La storia di un aborto terapeutico ambientata in una Roma dolente
Roma, 9 dic. (askanews) – C’è la storia intima, privata – che si dipana tra dolore, dubbi e rabbia e nella quale il lettore, come fosse uno di famiglia, viene fatto entrare fin dalla prima pagina del libro – e c’è la storia collettiva, quella di un paese del G7 dove ancora oggi accedere alle prestazioni sanitarie per un aborto – terapeutico, nel caso del libro – è un percorso burocraticamente tortuoso e a tratti disumano. Ma “Il Consolo” (Fandango Libri) di Orsola Severini, scrittrice e insegnante di francese, non è solo questo: è un romanzo, ambientato in una Roma contemporanea e dolente, nell’accezione più ampia del termine perché tiene insieme e racconta più di una storia e più di un aspetto nei quali è difficile non riconoscersi.
Nella vicenda della protagonista, nelle sue relazioni familiari e sociali, viene colto e analizzato il momento della crisi, della caduta, della rottura del normale fluire delle cose. Succede a tutti. Nel caso di Orsola è lì – davanti al referto della villocentesi – che le certezze vengono messe in discussione e traballano tutti i rapporti, anche i più solidi, perfino quello con se stessa. Orsola, infatti, nonostante una ferrea educazione femminista e comunista, trova la sua realizzazione maggiore nell’essere madre di due bambini tanto da desiderarne un terzo ma si trova – da sola, nonostante il supporto del marito e della madre – davanti a una scelta dolorosa e a tutto ciò che ne consegue.
Le accade quello che a lei, pensava, non sarebbe mai capitato. Così il tempo di un fine settimana in attesa dell’intervento si dilata, le emozioni cominciano a pulsare sotto la corazza di donna controllata e razionale e lei non può fare altro che annotare tutto, andare indietro nel tempo, riesumare ricordi di bambina, invocare, in qualche modo, il conforto, provato nella terra natìa del padre – figura centrale del libro -, grazie all’antica, magica, tradizione del “consolo”: l’offerta di cibo alla famiglia del defunto.
Non manca un racconto puntuale del sistema sanitario pubblico che, tuttavia non si perde nella denuncia giornalistica, perché il libro mantiene sempre il tono, il registro e l’andamento del romanzo.
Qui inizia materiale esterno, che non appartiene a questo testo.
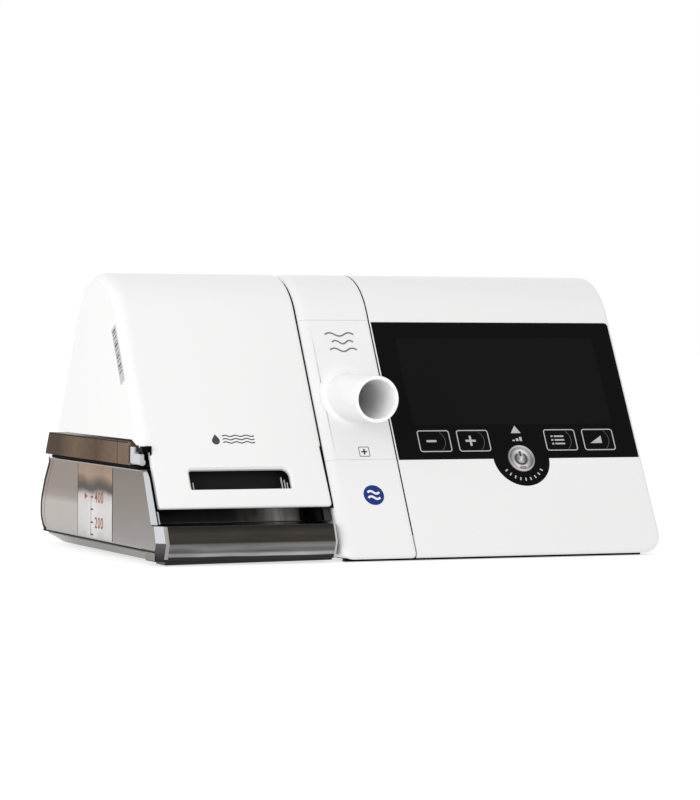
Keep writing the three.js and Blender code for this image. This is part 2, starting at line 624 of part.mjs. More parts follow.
function tankLid() {
  const side = [[LID.y0 - 7, LID.z0], [82, LID.z0], [LID.y1, LID.z1], [LID.y0, LID.z1]];
  const body = alongX(outline(side), LEFT_X, TUB.x1);
  const depths = [-4, LID.wall, LID.wall, LID.wall];
  const cavity = alongX(outline(insetOutline(side, depths)), LEFT_X + LID.wall, TUB.x1 - LID.wall);
  const hole = (y) => alongZ(disc(-68, y, 6.5), LID.z0, LID.z1 + 1);
  const seat = box(LEFT_X - 1, LATCH.x1 + GAP, -70, LATCH.y1 + GAP, 40, 60);
  const wall = alongX(outline(side), LEFT_X, LATCH.x1 + GAP + LID.wall)
    .intersect(box(LATCH.x1 + GAP, LATCH.x1 + GAP + LID.wall, -70, LATCH.y1 + 4, 40, 60));
  const inside = box(LEFT_X, LATCH.x1 + GAP + LID.wall, LATCH.y1 + GAP, LATCH.y1 + GAP + LID.wall, 45, 55);
  return body.subtract(cavity).add(wall).add(inside.intersect(body)).subtract(seat)
    .subtract(hole(SUPPLY.y)).subtract(hole(RETURN.y));
}

// The clip that holds the lid down, turning outwards on its lower edge.
function tankLatch() {
  const { x1, y0, stepY, y1, z0, stepZ, z1, pin } = LATCH;
  const x0 = LEFT_X;
  const low = alongY(rect(x0, z0 + pin, x0 + 2.2, stepZ), y0, y1);
  const high = alongY(rect(x0, stepZ - 1, x0 + 2.2, z1), stepY, y1);
  const roll = alongY(disc(x0 + pin, z0 + pin, pin, 16), y0, y1);
  const hook = alongY(rect(x0 + 1, z1 - 2.2, x1, z1), stepY, y1);
  return low.add(high).add(roll).add(hook);
}

// ---- assembly -----------------------------------------------------------------------------

add('display_shell', displayShell(), WHITE);
add('outlet_shell', outletShell(), WHITE);
add('port_cover', portCover(), WHITE);
add('base_pan', basePan(), DARK);
SCREW_AT.forEach((place, i) => add(`base_screw_${i + 1}`, screw(place), STEEL));
FOOT_AT.forEach((place, i) => add(`rubber_foot_${i + 1}`, foot(place, 7, 1.5), RUBBER));

add('display_glass', displayGlass(), BLACK_GLASS);
KEY_NAMES.forEach((name, i) => add(name, key(i), BLACK_GLASS));
add('power_button', powerButton(), SILVER);
add('lcd_module', lcdModule(), GREY);
add('key_board', keyBoard(), BOARD);
add('main_board', mainBoard(), BOARD);

add('muffler_box', mufflerBox(), GREY);
add('muffler_lid', mufflerLid(), GREY);
add('muffler_foam', mufflerFoam(), FOAM);
add('blower_mount', blowerMount(), SILICONE);
add('blower_motor', blowerMotor(), STEEL);
add('motor_shaft', motorShaft(), STEEL);
add('impeller', impeller(), GREY);
add('blower_scroll', blowerScroll(), DARK);
add('blower_lid', blowerLid(), DARK);
add('supply_duct', supplyDuct(), SILICONE);
add('outlet_duct', outletDuct(), SILICONE);
add('supply_seal', couplingSeal(SUPPLY), SILICONE);
add('return_seal', couplingSeal(RETURN), SILICONE);

add('filter_door', filterDoor(), WHITE);
add('inlet_filter', inletFilter(), FILTER);
add('power_socket', powerSocket(), DARK);
add('dock_connector', dockConnector(), DARK);

add('dock_tray', dockTray(), DARK);
add('dock_wall', dockWall(), DARK);
add('hinge_rod', hingeRod(), STEEL);
add('heater_pad', plateSlab(GAP, 2.9, 3.9), SILICONE);
add('heater_plate', plateSlab(GAP, 4.2, 6.1), ALUMINIUM);
add('air_manifold', airManifold(), DARK);
DOCK_FEET.forEach((place, i) => add(`dock_foot_${i + 1}`, foot(place, 6, 0.9), RUBBER));
add('humidifier_cover', humidifierCover(), WHITE);

add('tank_tub', tankTub(), SMOKY);
add('tank_front', tankFront(), LID_SMOKY);
add('tank_plate', plateSlab(GAP, 6.6, 8.2), STEEL);
add('tank_gasket', tankGasket(), RUBBER);
add('tank_lid', tankLid(), LID_SMOKY);
add('tank_latch', tankLatch(), CLEAR);

export default ventilator;
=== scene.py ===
"""Looks of a bedside positive-airway-pressure ventilator with a docked humidifier.

Lengths are millimetres in the row frame until a mesh is made, and metres after that.
x runs along the front, y from front to back and z is up.
"""

import math

import bmesh
import bpy
from mathutils import Matrix, Vector


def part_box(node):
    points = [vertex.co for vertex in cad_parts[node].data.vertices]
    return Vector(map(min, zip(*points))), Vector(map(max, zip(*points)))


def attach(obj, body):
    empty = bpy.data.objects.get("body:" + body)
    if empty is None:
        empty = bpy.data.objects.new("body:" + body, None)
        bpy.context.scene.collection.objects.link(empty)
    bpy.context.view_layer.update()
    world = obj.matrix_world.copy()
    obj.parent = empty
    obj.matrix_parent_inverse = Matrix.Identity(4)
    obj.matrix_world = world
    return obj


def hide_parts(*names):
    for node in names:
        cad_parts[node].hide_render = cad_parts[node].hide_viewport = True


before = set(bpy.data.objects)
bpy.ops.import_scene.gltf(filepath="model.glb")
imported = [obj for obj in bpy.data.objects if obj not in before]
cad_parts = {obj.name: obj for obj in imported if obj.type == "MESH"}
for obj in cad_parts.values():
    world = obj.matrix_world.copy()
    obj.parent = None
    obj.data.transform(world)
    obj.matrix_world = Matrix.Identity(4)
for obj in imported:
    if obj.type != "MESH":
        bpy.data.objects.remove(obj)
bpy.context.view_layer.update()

MM = 0.001


def box_mm(node):
    """A CAD node's lowest and highest corner, in millimetres."""
    low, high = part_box(node)
    return low / MM, high / MM


# ---- the shared arch section ----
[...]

Così, anche davanti ai momenti più difficili vissuti dalla protagonista nell’accedere a un aborto terapeutico, la voglia di raccontare a tutto tondo, senza ignorare altri punti di vista, come, ad esempio, quello degli operatori sanitari che si occupano, spesso in condizioni molto difficili, delle interruzioni di gravidanza, prevale su tutto il resto: “Non voglio giustificare alcuni atteggiamenti che mi hanno ferita profondamente, ma sono comunque grata a queste persone che non si sono girate dall’altra parte come ha fatto la mia ginecologa. Che non mi hanno liquidata”, scrive.
Con la stessa lucidità Orsola, affrontando il lutto della propria imminente perdita – “Questo bambino non è mai nato ma non è come se non fosse mai esistito”, osserva -, abbraccia e racconta il rapporto con il padre scomparso, con il marito e con la madre. Ne emerge un affresco dove la potenza della verità, la “voce” dell’autore, travalica l’autobiografia per approdare sul terreno dell’autofiction e rendere la propria storia di giovane madre, di donna moderna e dalla vita apparentemente perfetta che viene sconvolta da un evento inaspettato, universale.